-- Start --
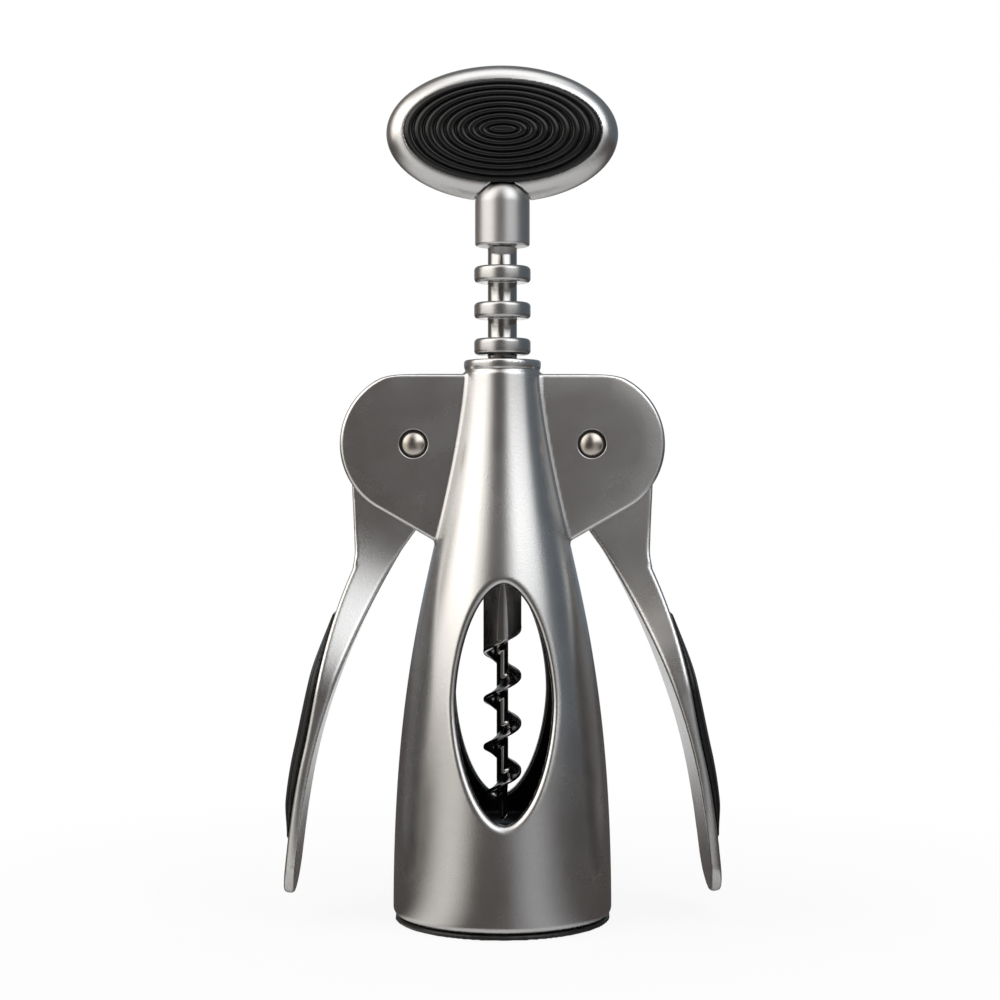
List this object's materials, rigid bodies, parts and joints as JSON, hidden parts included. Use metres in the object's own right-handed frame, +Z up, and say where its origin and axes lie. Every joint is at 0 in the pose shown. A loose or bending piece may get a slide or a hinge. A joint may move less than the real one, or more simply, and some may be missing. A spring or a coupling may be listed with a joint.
{
  "type": "wing corkscrew",
  "caption": "Wing corkscrew with a bell body over the bottle's mouth, two geared levers, a ringed rack stem, a worm and an oval soft-grip handle.",
  "frame": {"origin": "middle of the foot's underside, on the surface it stands on", "axes": "+Z up along the stem, -Y out of the front window, +X towards the right lever"},
  "size_m": [0.0972, 0.0486, 0.1901],
  "materials": {
    "satin_metal": "satin, fine bead-blasted zinc casting",
    "lever_metal": "satin zinc casting",
    "stem_metal": "polished necks and satin collars",
    "pin_metal": "polished",
    "dark_steel": "dark, smooth",
    "soft_black": "soft satin",
    "black_plastic": "matte"
  },
  "bodies": {
    "housing": {"body_shell": "satin_metal", "bottle_guide": "black_plastic", "left_pivot_pin": "pin_metal", "right_pivot_pin": "pin_metal"},
    "rack": {"rack_sleeve": "stem_metal"},
    "spindle": {"worm": "dark_steel", "handle_ferrule": "satin_metal", "handle_frame": "satin_metal", "handle_pad_front": "soft_black", "handle_pad_back": "soft_black"},
    "left_wing": {"left_lever": "lever_metal", "left_lever_pad": "soft_black"},
    "right_wing": {"right_lever": "lever_metal", "right_lever_pad": "soft_black"}
  },
  "joints": [
    {"name": "rack_slide", "type": "slide", "parent": "housing", "child": "rack", "axis": [0, 0, -1], "range_m": [0, 0.034]},
    {"name": "handle_spin", "type": "hinge", "parent": "rack", "child": "spindle", "pos_m": [0, 0, 0.15], "axis": [0, 0, 1], "continuous": true},
    {"name": "left_lever_hinge", "type": "hinge", "parent": "housing", "child": "left_wing", "pos_m": [-0.01977, 0, 0.1056], "axis": [0, 1, 0], "range_deg": [0, 126.76]},
    {"name": "right_lever_hinge", "type": "hinge", "parent": "housing", "child": "right_wing", "pos_m": [0.01977, 0, 0.1056], "axis": [0, -1, 0], "range_deg": [0, 126.76]}
  ],
  "couplings": [
    {"joint": "left_lever_hinge", "follows": "rack_slide", "rad_per_m": 65.043},
    {"joint": "right_lever_hinge", "follows": "rack_slide", "rad_per_m": 65.043}
  ]
}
-- End --
**Requirements**
Reproduce all data above, unchanged.

**Solution to this exercise**
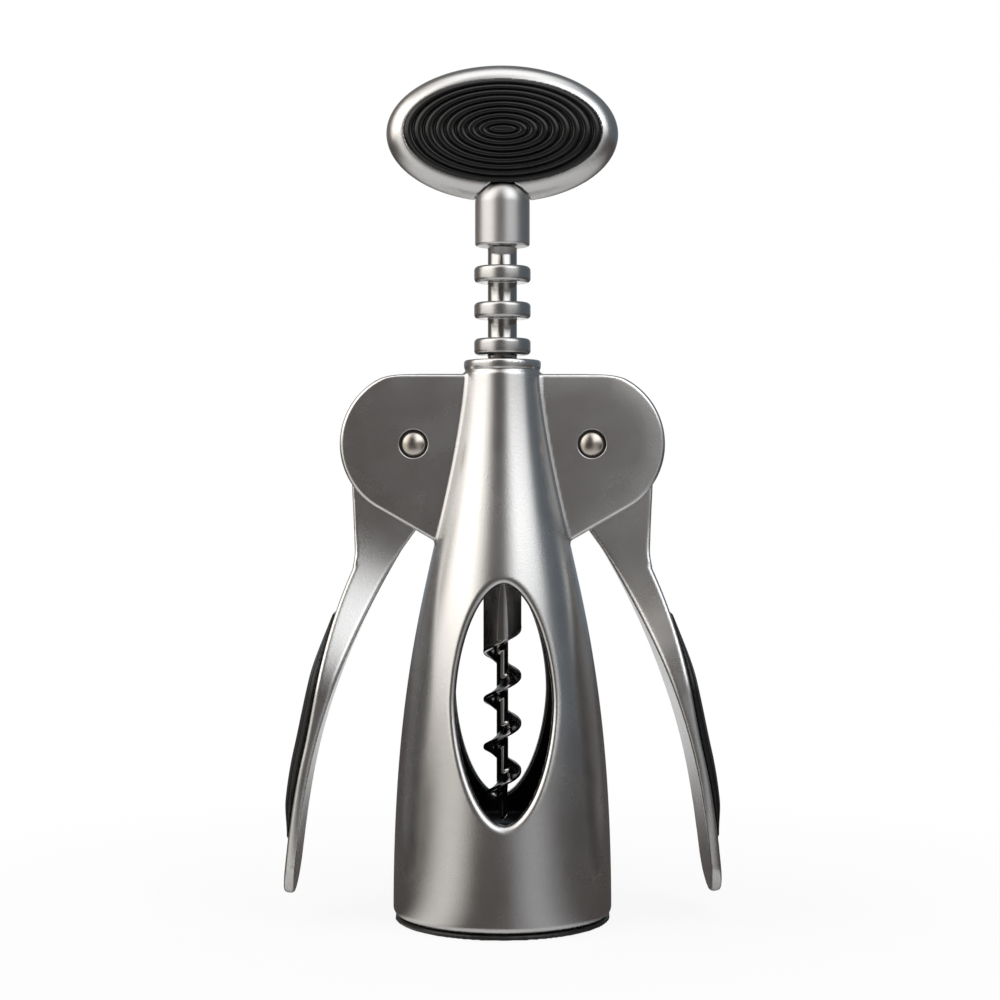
List this object's materials, rigid bodies, parts and joints as JSON, hidden parts included. Use metres in the object's own right-handed frame, +Z up, and say where its origin and axes lie. Every joint is at 0 in the pose shown. A loose or bending piece may get a slide or a hinge. A joint may move less than the real one, or more simply, and some may be missing. A spring or a coupling may be listed with a joint.
{
  "type": "wing corkscrew",
  "caption": "Wing corkscrew with a bell body over the bottle's mouth, two geared levers, a ringed rack stem, a worm and an oval soft-grip handle.",
  "frame": {"origin": "middle of the foot's underside, on the surface it stands on", "axes": "+Z up along the stem, -Y out of the front window, +X towards the right lever"},
  "size_m": [0.0972, 0.0486, 0.1901],
  "materials": {
    "satin_metal": "satin, fine bead-blasted zinc casting",
    "lever_metal": "satin zinc casting",
    "stem_metal": "polished necks and satin collars",
    "pin_metal": "polished",
    "dark_steel": "dark, smooth",
    "soft_black": "soft satin",
    "black_plastic": "matte"
  },
  "bodies": {
    "housing": {"body_shell": "satin_metal", "bottle_guide": "black_plastic", "left_pivot_pin": "pin_metal", "right_pivot_pin": "pin_metal"},
    "rack": {"rack_sleeve": "stem_metal"},
    "spindle": {"worm": "dark_steel", "handle_ferrule": "satin_metal", "handle_frame": "satin_metal", "handle_pad_front": "soft_black", "handle_pad_back": "soft_black"},
    "left_wing": {"left_lever": "lever_metal", "left_lever_pad": "soft_black"},
    "right_wing": {"right_lever": "lever_metal", "right_lever_pad": "soft_black"}
  },
  "joints": [
    {"name": "rack_slide", "type": "slide", "parent": "housing", "child": "rack", "axis": [0, 0, -1], "range_m": [0, 0.034]},
    {"name": "handle_spin", "type": "hinge", "parent": "rack", "child": "spindle", "pos_m": [0, 0, 0.15], "axis": [0, 0, 1], "continuous": true},
    {"name": "left_lever_hinge", "type": "hinge", "parent": "housing", "child": "left_wing", "pos_m": [-0.01977, 0, 0.1056], "axis": [0, 1, 0], "range_deg": [0, 126.76]},
    {"name": "right_lever_hinge", "type": "hinge", "parent": "housing", "child": "right_wing", "pos_m": [0.01977, 0, 0.1056], "axis": [0, -1, 0], "range_deg": [0, 126.76]}
  ],
  "couplings": [
    {"joint": "left_lever_hinge", "follows": "rack_slide", "rad_per_m": 65.043},
    {"joint": "right_lever_hinge", "follows": "rack_slide", "rad_per_m": 65.043}
  ]
}